• **Requirement**
Begin with the line that contains "make_case(bright)" and continue down through the line that contains "bpy.data.objects.remove(obj)"; reproduce those lines exactly and only those.

• **Recorded information**
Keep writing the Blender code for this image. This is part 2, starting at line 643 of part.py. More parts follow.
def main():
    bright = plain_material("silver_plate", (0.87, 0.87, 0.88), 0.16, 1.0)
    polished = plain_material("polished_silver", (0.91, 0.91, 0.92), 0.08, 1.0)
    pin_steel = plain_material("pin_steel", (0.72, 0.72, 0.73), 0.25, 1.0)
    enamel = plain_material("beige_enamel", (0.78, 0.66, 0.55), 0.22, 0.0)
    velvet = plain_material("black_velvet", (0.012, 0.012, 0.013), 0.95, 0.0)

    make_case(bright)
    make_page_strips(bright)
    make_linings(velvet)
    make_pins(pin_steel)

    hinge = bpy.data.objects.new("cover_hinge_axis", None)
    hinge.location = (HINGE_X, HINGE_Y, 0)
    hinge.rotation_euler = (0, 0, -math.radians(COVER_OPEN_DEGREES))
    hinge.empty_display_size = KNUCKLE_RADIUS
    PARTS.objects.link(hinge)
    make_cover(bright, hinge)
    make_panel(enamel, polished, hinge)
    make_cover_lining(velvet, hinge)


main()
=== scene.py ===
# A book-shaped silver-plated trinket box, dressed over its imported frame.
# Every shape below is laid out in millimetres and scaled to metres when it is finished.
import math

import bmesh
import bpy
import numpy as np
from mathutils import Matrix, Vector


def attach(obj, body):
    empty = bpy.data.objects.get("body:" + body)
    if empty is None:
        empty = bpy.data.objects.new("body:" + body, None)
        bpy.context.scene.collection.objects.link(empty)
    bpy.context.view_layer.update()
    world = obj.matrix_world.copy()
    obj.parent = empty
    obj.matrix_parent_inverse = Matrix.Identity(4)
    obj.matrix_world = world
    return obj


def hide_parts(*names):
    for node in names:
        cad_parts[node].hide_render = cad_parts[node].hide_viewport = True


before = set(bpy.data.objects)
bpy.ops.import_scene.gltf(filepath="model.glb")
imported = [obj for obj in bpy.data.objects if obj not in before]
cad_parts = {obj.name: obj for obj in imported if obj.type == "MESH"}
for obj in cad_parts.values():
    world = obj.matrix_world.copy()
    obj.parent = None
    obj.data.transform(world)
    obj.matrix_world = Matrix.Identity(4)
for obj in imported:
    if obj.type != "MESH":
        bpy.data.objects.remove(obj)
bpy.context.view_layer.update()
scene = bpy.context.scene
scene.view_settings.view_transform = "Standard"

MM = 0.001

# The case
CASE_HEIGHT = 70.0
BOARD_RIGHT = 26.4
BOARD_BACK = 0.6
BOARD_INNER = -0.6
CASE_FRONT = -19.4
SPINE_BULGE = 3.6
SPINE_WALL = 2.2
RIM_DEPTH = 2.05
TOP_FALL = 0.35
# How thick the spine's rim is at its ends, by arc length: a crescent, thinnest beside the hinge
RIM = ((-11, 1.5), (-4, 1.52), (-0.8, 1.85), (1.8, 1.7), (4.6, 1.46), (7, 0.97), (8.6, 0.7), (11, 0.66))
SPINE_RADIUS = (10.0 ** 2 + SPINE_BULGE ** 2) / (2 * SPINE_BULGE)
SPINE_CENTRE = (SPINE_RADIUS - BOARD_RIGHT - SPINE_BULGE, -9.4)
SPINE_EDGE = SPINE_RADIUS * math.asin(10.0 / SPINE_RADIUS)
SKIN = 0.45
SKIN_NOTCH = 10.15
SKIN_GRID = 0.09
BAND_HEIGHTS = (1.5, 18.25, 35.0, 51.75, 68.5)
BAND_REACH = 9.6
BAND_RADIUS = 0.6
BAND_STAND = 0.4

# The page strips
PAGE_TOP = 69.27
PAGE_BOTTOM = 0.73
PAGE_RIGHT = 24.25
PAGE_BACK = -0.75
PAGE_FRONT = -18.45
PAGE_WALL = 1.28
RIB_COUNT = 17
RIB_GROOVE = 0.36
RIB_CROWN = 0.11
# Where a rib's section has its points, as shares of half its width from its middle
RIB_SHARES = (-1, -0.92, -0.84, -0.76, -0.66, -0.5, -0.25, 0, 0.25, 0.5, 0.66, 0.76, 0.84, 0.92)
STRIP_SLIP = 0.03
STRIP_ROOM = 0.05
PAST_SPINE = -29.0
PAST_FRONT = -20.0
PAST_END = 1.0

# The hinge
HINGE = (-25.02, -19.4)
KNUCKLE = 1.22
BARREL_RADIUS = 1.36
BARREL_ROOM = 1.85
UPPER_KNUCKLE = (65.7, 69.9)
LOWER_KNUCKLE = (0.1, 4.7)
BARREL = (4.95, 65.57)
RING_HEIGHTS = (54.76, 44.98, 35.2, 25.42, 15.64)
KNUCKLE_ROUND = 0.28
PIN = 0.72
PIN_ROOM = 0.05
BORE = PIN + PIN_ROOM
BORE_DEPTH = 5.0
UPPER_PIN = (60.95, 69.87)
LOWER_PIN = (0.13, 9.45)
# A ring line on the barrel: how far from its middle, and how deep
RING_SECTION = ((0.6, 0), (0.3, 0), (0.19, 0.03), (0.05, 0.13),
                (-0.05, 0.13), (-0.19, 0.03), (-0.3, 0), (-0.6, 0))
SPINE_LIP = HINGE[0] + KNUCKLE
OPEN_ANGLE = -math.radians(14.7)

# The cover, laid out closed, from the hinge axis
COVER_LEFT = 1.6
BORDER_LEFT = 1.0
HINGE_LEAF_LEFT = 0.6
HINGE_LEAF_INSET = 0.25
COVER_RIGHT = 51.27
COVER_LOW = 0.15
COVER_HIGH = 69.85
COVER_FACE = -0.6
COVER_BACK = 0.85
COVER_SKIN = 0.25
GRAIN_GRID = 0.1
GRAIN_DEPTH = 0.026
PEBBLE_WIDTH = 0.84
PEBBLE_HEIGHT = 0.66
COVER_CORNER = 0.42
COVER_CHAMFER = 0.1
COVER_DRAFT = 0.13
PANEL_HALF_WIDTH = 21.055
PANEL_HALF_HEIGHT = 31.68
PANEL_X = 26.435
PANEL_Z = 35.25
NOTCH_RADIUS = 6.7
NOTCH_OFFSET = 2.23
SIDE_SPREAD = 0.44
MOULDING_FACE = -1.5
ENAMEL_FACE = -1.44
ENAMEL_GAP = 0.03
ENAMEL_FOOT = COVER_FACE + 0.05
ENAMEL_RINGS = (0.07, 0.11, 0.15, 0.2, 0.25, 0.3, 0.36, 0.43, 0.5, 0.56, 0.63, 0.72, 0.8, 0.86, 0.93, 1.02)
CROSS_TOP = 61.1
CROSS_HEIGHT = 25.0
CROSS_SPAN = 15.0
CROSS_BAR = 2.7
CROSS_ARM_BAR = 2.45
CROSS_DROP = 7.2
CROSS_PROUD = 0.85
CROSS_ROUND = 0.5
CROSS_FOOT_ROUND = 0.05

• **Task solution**
    make_case(bright)
    make_page_strips(bright)
    make_linings(velvet)
    make_pins(pin_steel)

    hinge = bpy.data.objects.new("cover_hinge_axis", None)
    hinge.location = (HINGE_X, HINGE_Y, 0)
    hinge.rotation_euler = (0, 0, -math.radians(COVER_OPEN_DEGREES))
    hinge.empty_display_size = KNUCKLE_RADIUS
    PARTS.objects.link(hinge)
    make_cover(bright, hinge)
    make_panel(enamel, polished, hinge)
    make_cover_lining(velvet, hinge)


main()
=== scene.py ===
# A book-shaped silver-plated trinket box, dressed over its imported frame.
# Every shape below is laid out in millimetres and scaled to metres when it is finished.
import math

import bmesh
import bpy
import numpy as np
from mathutils import Matrix, Vector


def attach(obj, body):
    empty = bpy.data.objects.get("body:" + body)
    if empty is None:
        empty = bpy.data.objects.new("body:" + body, None)
        bpy.context.scene.collection.objects.link(empty)
    bpy.context.view_layer.update()
    world = obj.matrix_world.copy()
    obj.parent = empty
    obj.matrix_parent_inverse = Matrix.Identity(4)
    obj.matrix_world = world
    return obj


def hide_parts(*names):
    for node in names:
        cad_parts[node].hide_render = cad_parts[node].hide_viewport = True


before = set(bpy.data.objects)
bpy.ops.import_scene.gltf(filepath="model.glb")
imported = [obj for obj in bpy.data.objects if obj not in before]
cad_parts = {obj.name: obj for obj in imported if obj.type == "MESH"}
for obj in cad_parts.values():
    world = obj.matrix_world.copy()
    obj.parent = None
    obj.data.transform(world)
    obj.matrix_world = Matrix.Identity(4)
for obj in imported:
    if obj.type != "MESH":
        bpy.data.objects.remove(obj)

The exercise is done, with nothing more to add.